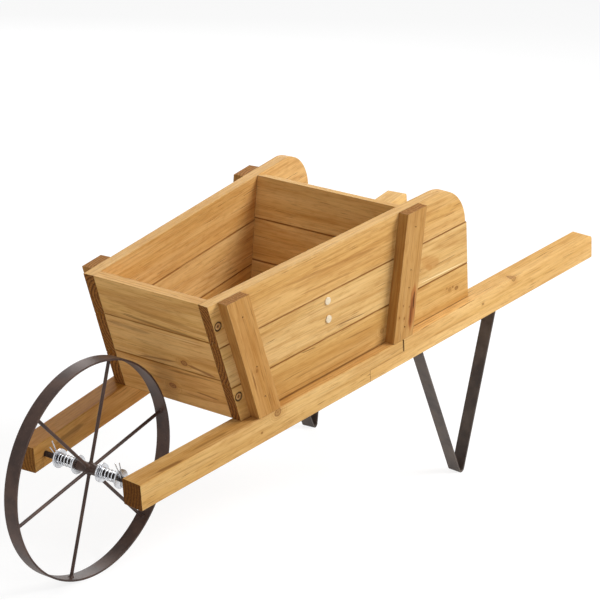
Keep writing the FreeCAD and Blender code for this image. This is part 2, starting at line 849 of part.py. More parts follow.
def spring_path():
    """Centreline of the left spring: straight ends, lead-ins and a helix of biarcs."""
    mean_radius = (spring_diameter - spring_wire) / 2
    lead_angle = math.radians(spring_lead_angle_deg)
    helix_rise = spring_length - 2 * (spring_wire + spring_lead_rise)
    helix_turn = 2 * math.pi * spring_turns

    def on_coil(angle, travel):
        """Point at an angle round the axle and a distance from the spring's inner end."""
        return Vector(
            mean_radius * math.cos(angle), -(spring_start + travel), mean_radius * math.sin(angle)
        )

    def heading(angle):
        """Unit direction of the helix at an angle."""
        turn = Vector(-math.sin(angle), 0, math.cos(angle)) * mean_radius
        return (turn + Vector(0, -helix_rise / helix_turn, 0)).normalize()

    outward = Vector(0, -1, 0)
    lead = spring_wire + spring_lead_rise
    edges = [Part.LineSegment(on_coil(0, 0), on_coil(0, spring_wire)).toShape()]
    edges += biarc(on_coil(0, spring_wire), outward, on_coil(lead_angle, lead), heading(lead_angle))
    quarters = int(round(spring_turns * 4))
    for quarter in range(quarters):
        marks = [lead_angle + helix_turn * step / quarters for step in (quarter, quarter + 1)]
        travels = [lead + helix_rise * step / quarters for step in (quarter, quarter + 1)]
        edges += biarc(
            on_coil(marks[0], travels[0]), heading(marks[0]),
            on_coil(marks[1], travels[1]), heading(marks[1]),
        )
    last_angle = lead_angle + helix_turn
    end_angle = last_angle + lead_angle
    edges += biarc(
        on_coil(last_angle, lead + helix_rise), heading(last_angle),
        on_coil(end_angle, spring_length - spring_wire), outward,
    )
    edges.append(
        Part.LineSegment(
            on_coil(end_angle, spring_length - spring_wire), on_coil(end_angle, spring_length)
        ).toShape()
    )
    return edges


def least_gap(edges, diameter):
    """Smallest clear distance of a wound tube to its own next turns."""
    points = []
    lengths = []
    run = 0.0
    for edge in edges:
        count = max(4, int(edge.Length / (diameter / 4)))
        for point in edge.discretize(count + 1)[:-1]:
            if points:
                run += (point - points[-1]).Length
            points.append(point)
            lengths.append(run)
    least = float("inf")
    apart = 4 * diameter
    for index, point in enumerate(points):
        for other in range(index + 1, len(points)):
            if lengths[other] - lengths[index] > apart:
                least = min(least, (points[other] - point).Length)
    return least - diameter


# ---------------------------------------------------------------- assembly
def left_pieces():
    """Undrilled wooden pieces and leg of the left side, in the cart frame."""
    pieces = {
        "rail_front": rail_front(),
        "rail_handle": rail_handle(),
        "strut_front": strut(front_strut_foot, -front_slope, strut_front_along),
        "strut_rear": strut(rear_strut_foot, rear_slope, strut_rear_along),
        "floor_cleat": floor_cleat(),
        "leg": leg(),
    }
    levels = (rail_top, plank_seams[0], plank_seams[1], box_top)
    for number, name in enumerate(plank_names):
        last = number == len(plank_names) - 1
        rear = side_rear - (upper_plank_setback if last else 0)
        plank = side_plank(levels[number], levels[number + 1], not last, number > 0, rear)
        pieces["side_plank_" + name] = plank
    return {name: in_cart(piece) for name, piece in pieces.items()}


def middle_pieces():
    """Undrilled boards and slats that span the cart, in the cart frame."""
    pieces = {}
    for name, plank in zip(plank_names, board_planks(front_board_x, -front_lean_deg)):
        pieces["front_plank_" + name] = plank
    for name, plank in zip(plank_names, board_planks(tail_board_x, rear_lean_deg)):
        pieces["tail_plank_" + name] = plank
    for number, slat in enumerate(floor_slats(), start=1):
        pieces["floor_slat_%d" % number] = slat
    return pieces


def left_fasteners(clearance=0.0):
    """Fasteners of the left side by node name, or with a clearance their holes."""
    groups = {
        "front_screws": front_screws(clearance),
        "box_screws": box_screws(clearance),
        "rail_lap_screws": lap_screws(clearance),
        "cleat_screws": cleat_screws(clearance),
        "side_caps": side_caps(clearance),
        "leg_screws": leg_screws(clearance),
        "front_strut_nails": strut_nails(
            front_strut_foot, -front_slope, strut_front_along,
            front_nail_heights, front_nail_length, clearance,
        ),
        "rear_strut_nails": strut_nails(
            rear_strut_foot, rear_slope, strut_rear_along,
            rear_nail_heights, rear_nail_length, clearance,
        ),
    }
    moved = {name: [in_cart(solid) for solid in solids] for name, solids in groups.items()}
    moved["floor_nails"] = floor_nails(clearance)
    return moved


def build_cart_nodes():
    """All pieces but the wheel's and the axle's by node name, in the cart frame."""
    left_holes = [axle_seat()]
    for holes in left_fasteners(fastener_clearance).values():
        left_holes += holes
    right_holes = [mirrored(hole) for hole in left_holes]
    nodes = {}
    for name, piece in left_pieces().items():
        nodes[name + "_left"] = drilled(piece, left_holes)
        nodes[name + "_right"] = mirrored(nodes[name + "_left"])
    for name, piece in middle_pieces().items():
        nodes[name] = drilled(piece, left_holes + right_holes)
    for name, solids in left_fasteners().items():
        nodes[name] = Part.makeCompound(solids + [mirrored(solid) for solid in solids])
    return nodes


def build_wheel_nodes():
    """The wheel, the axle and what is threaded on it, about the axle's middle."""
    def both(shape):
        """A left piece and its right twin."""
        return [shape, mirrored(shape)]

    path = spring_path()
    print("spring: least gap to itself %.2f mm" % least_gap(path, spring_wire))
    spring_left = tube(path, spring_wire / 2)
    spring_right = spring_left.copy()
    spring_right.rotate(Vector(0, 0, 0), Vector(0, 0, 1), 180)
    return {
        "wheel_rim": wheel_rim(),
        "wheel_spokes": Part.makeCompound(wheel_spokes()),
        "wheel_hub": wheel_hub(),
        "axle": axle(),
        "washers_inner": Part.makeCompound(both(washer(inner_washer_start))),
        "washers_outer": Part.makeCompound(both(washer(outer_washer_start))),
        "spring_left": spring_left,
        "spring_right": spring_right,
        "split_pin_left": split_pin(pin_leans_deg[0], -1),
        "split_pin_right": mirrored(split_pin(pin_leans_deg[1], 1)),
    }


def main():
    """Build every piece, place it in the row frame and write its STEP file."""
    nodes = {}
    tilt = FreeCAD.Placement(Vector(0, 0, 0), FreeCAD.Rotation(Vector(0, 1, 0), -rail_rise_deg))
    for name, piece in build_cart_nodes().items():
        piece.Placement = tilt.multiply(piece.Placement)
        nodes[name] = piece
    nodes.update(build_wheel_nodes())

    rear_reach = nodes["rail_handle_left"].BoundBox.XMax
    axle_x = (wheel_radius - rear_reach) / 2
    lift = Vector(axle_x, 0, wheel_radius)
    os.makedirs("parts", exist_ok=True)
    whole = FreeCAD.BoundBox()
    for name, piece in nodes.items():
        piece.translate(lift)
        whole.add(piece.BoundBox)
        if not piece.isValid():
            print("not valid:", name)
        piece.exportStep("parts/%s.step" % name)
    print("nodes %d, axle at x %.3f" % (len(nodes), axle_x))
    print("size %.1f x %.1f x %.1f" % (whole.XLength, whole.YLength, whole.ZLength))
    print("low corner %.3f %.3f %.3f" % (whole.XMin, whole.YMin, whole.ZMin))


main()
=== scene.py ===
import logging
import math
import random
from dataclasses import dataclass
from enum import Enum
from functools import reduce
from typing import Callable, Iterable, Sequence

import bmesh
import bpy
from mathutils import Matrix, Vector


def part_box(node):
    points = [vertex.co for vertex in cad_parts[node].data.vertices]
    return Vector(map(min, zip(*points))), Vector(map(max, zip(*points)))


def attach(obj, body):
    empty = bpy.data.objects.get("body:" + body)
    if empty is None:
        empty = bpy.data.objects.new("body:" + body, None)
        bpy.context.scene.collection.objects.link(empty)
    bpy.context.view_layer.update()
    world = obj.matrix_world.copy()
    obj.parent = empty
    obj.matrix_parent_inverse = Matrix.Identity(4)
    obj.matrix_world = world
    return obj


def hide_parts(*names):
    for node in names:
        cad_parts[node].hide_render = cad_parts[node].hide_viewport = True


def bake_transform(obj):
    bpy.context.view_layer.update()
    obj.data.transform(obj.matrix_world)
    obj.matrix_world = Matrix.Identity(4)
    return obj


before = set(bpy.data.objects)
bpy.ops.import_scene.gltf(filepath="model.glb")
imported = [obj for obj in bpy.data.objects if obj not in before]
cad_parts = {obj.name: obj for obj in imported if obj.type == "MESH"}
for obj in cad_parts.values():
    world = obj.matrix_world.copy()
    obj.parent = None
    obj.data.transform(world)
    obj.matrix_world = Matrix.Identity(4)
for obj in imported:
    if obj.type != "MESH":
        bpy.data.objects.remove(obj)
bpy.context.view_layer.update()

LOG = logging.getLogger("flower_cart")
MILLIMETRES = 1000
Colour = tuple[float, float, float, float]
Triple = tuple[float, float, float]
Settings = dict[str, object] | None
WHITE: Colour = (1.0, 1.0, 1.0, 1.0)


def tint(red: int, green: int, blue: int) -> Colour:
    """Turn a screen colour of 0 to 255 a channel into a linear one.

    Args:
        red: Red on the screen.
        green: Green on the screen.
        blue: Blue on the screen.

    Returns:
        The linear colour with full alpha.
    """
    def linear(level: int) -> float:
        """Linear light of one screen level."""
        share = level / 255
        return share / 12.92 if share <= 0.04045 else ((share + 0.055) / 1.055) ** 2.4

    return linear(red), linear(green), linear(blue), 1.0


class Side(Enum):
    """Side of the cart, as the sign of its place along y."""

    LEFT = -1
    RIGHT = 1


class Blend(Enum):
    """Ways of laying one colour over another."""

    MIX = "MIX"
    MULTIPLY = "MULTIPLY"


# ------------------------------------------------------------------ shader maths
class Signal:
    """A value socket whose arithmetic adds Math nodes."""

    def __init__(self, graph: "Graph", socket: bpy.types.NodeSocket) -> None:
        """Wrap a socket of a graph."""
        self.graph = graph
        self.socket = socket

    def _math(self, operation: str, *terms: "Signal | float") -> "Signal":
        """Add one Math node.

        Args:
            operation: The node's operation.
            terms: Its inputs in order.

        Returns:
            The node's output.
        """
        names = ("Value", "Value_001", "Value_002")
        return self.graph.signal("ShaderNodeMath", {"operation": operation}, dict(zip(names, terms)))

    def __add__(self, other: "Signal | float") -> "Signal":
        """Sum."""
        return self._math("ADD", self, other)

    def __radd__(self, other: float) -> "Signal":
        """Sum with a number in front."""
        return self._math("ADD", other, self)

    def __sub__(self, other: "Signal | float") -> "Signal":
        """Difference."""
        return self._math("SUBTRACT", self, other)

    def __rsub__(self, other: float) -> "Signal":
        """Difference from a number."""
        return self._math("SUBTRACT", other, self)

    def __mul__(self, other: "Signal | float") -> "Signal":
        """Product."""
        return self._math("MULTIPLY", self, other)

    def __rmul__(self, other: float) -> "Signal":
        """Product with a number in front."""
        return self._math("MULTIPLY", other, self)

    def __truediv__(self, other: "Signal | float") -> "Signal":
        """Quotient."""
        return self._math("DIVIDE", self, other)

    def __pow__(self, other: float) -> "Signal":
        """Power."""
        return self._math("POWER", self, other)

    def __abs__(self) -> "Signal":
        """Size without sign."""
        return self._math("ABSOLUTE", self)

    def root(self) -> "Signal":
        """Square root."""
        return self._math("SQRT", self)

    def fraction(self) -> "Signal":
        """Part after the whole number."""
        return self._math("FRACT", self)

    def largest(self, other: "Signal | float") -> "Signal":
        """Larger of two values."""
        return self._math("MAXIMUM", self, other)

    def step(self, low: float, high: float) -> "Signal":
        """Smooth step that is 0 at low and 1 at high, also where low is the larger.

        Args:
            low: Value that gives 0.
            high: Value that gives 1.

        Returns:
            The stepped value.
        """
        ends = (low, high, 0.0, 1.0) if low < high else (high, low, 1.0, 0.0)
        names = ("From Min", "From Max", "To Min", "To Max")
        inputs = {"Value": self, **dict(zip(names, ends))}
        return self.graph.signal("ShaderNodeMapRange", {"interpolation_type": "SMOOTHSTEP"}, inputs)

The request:
From the listing above, output exactly the run of lines that starts with the line containing "nodes[name] = piece" and ends with the line containing "obj.parent = empty".

Output:
        nodes[name] = piece
    nodes.update(build_wheel_nodes())

    rear_reach = nodes["rail_handle_left"].BoundBox.XMax
    axle_x = (wheel_radius - rear_reach) / 2
    lift = Vector(axle_x, 0, wheel_radius)
    os.makedirs("parts", exist_ok=True)
    whole = FreeCAD.BoundBox()
    for name, piece in nodes.items():
        piece.translate(lift)
        whole.add(piece.BoundBox)
        if not piece.isValid():
            print("not valid:", name)
        piece.exportStep("parts/%s.step" % name)
    print("nodes %d, axle at x %.3f" % (len(nodes), axle_x))
    print("size %.1f x %.1f x %.1f" % (whole.XLength, whole.YLength, whole.ZLength))
    print("low corner %.3f %.3f %.3f" % (whole.XMin, whole.YMin, whole.ZMin))


main()
=== scene.py ===
import logging
import math
import random
from dataclasses import dataclass
from enum import Enum
from functools import reduce
from typing import Callable, Iterable, Sequence

import bmesh
import bpy
from mathutils import Matrix, Vector


def part_box(node):
    points = [vertex.co for vertex in cad_parts[node].data.vertices]
    return Vector(map(min, zip(*points))), Vector(map(max, zip(*points)))


def attach(obj, body):
    empty = bpy.data.objects.get("body:" + body)
    if empty is None:
        empty = bpy.data.objects.new("body:" + body, None)
        bpy.context.scene.collection.objects.link(empty)
    bpy.context.view_layer.update()
    world = obj.matrix_world.copy()
    obj.parent = empty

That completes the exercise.